EXERCISE DESCRIPTION —
Write every line of the material out exactly as shown.

--- Start ---

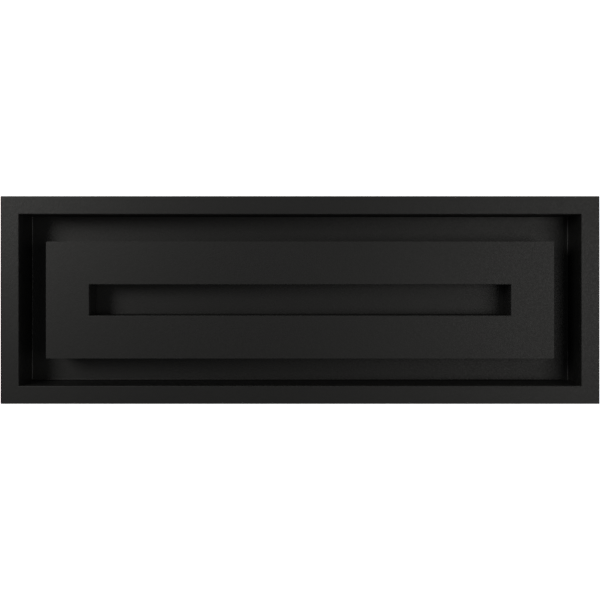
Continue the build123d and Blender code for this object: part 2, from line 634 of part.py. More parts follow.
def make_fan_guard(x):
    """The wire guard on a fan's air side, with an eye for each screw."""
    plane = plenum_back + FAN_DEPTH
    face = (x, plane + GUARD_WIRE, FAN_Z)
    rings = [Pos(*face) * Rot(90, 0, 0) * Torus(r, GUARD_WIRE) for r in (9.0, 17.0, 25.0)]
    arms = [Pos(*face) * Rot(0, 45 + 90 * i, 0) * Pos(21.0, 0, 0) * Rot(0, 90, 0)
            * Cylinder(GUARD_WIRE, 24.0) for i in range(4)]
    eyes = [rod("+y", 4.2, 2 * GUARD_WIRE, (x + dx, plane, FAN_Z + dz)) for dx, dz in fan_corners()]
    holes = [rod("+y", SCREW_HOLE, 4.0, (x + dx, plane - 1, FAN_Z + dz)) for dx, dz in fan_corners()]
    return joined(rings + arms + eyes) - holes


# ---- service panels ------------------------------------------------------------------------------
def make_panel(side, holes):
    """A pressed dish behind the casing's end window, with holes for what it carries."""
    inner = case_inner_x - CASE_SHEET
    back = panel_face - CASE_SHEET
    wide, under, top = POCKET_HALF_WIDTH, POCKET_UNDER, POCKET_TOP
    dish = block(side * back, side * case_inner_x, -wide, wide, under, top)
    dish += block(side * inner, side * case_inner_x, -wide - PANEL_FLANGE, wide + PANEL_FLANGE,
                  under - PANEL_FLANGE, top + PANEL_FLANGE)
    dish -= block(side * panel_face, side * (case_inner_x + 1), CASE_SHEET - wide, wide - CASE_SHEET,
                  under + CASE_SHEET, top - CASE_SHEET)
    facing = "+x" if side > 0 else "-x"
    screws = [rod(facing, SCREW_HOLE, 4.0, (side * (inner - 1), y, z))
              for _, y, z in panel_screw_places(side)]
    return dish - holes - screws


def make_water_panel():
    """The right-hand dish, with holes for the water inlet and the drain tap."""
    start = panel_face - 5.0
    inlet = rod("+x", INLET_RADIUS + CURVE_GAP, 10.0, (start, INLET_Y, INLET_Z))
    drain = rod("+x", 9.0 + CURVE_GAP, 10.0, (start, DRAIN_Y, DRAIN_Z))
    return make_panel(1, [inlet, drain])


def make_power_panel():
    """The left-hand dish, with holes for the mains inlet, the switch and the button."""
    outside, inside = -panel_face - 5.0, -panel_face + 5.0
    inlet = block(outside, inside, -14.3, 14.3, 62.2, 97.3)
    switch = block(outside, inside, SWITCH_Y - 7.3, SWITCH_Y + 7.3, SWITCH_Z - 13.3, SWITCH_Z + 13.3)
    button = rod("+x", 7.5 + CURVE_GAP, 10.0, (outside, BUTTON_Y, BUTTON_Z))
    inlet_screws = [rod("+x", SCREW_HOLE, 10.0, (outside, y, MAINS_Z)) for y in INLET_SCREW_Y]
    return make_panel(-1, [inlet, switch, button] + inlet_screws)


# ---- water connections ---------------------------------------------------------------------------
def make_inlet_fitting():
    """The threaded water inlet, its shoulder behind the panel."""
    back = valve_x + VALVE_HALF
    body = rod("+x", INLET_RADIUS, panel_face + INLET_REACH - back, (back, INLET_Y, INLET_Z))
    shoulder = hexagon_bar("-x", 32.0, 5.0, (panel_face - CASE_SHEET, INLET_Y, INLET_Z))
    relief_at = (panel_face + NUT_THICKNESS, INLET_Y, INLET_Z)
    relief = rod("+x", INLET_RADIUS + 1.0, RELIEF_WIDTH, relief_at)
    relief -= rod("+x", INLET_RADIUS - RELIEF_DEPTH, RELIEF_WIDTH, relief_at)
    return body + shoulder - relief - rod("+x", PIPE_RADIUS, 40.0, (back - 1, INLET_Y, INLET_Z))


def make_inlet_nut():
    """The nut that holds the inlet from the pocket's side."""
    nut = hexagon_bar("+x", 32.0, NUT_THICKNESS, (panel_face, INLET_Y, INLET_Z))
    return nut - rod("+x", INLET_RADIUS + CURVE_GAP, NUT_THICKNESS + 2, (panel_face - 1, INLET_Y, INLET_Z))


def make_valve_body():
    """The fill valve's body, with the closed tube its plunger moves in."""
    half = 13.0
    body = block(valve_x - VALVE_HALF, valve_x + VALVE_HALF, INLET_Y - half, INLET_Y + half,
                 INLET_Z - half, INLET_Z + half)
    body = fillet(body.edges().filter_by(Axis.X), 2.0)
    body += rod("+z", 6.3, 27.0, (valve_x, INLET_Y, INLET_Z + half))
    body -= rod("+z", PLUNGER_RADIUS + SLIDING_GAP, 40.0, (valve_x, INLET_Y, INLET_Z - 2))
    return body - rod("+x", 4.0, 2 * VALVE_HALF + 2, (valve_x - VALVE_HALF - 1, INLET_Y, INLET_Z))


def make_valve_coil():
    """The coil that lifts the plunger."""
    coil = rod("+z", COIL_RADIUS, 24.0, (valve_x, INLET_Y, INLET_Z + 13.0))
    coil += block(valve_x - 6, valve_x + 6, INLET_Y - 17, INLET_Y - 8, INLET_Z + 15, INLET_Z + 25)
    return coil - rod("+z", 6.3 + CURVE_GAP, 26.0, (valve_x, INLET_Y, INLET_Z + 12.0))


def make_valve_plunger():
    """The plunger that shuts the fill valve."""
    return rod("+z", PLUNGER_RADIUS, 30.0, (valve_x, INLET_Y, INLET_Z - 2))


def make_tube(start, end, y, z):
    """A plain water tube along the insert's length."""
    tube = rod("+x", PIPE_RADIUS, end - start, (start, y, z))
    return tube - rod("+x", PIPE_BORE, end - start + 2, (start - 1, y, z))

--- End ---

ANSWER TO THE PROBLEM —
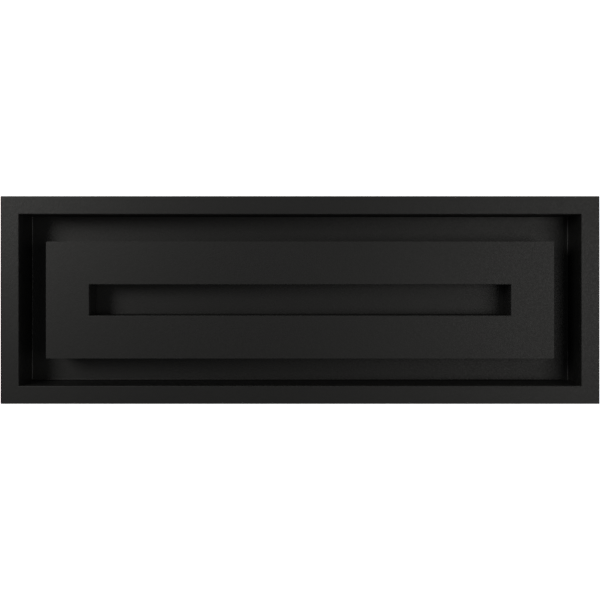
Continue the build123d and Blender code for this object: part 2, from line 634 of part.py. More parts follow.
def make_fan_guard(x):
    """The wire guard on a fan's air side, with an eye for each screw."""
    plane = plenum_back + FAN_DEPTH
    face = (x, plane + GUARD_WIRE, FAN_Z)
    rings = [Pos(*face) * Rot(90, 0, 0) * Torus(r, GUARD_WIRE) for r in (9.0, 17.0, 25.0)]
    arms = [Pos(*face) * Rot(0, 45 + 90 * i, 0) * Pos(21.0, 0, 0) * Rot(0, 90, 0)
            * Cylinder(GUARD_WIRE, 24.0) for i in range(4)]
    eyes = [rod("+y", 4.2, 2 * GUARD_WIRE, (x + dx, plane, FAN_Z + dz)) for dx, dz in fan_corners()]
    holes = [rod("+y", SCREW_HOLE, 4.0, (x + dx, plane - 1, FAN_Z + dz)) for dx, dz in fan_corners()]
    return joined(rings + arms + eyes) - holes


# ---- service panels ------------------------------------------------------------------------------
def make_panel(side, holes):
    """A pressed dish behind the casing's end window, with holes for what it carries."""
    inner = case_inner_x - CASE_SHEET
    back = panel_face - CASE_SHEET
    wide, under, top = POCKET_HALF_WIDTH, POCKET_UNDER, POCKET_TOP
    dish = block(side * back, side * case_inner_x, -wide, wide, under, top)
    dish += block(side * inner, side * case_inner_x, -wide - PANEL_FLANGE, wide + PANEL_FLANGE,
                  under - PANEL_FLANGE, top + PANEL_FLANGE)
    dish -= block(side * panel_face, side * (case_inner_x + 1), CASE_SHEET - wide, wide - CASE_SHEET,
                  under + CASE_SHEET, top - CASE_SHEET)
    facing = "+x" if side > 0 else "-x"
    screws = [rod(facing, SCREW_HOLE, 4.0, (side * (inner - 1), y, z))
              for _, y, z in panel_screw_places(side)]
    return dish - holes - screws


def make_water_panel():
    """The right-hand dish, with holes for the water inlet and the drain tap."""
    start = panel_face - 5.0
    inlet = rod("+x", INLET_RADIUS + CURVE_GAP, 10.0, (start, INLET_Y, INLET_Z))
    drain = rod("+x", 9.0 + CURVE_GAP, 10.0, (start, DRAIN_Y, DRAIN_Z))
    return make_panel(1, [inlet, drain])


def make_power_panel():
    """The left-hand dish, with holes for the mains inlet, the switch and the button."""
    outside, inside = -panel_face - 5.0, -panel_face + 5.0
    inlet = block(outside, inside, -14.3, 14.3, 62.2, 97.3)
    switch = block(outside, inside, SWITCH_Y - 7.3, SWITCH_Y + 7.3, SWITCH_Z - 13.3, SWITCH_Z + 13.3)
    button = rod("+x", 7.5 + CURVE_GAP, 10.0, (outside, BUTTON_Y, BUTTON_Z))
    inlet_screws = [rod("+x", SCREW_HOLE, 10.0, (outside, y, MAINS_Z)) for y in INLET_SCREW_Y]
    return make_panel(-1, [inlet, switch, button] + inlet_screws)


# ---- water connections ---------------------------------------------------------------------------
def make_inlet_fitting():
    """The threaded water inlet, its shoulder behind the panel."""
    back = valve_x + VALVE_HALF
    body = rod("+x", INLET_RADIUS, panel_face + INLET_REACH - back, (back, INLET_Y, INLET_Z))
    shoulder = hexagon_bar("-x", 32.0, 5.0, (panel_face - CASE_SHEET, INLET_Y, INLET_Z))
    relief_at = (panel_face + NUT_THICKNESS, INLET_Y, INLET_Z)
    relief = rod("+x", INLET_RADIUS + 1.0, RELIEF_WIDTH, relief_at)
    relief -= rod("+x", INLET_RADIUS - RELIEF_DEPTH, RELIEF_WIDTH, relief_at)
    return body + shoulder - relief - rod("+x", PIPE_RADIUS, 40.0, (back - 1, INLET_Y, INLET_Z))


def make_inlet_nut():
    """The nut that holds the inlet from the pocket's side."""
    nut = hexagon_bar("+x", 32.0, NUT_THICKNESS, (panel_face, INLET_Y, INLET_Z))
    return nut - rod("+x", INLET_RADIUS + CURVE_GAP, NUT_THICKNESS + 2, (panel_face - 1, INLET_Y, INLET_Z))


def make_valve_body():
    """The fill valve's body, with the closed tube its plunger moves in."""
    half = 13.0
    body = block(valve_x - VALVE_HALF, valve_x + VALVE_HALF, INLET_Y - half, INLET_Y + half,
                 INLET_Z - half, INLET_Z + half)
    body = fillet(body.edges().filter_by(Axis.X), 2.0)
    body += rod("+z", 6.3, 27.0, (valve_x, INLET_Y, INLET_Z + half))
    body -= rod("+z", PLUNGER_RADIUS + SLIDING_GAP, 40.0, (valve_x, INLET_Y, INLET_Z - 2))
    return body - rod("+x", 4.0, 2 * VALVE_HALF + 2, (valve_x - VALVE_HALF - 1, INLET_Y, INLET_Z))


def make_valve_coil():
    """The coil that lifts the plunger."""
    coil = rod("+z", COIL_RADIUS, 24.0, (valve_x, INLET_Y, INLET_Z + 13.0))
    coil += block(valve_x - 6, valve_x + 6, INLET_Y - 17, INLET_Y - 8, INLET_Z + 15, INLET_Z + 25)
    return coil - rod("+z", 6.3 + CURVE_GAP, 26.0, (valve_x, INLET_Y, INLET_Z + 12.0))


def make_valve_plunger():
    """The plunger that shuts the fill valve."""
    return rod("+z", PLUNGER_RADIUS, 30.0, (valve_x, INLET_Y, INLET_Z - 2))


def make_tube(start, end, y, z):
    """A plain water tube along the insert's length."""
    tube = rod("+x", PIPE_RADIUS, end - start, (start, y, z))
    return tube - rod("+x", PIPE_BORE, end - start + 2, (start - 1, y, z))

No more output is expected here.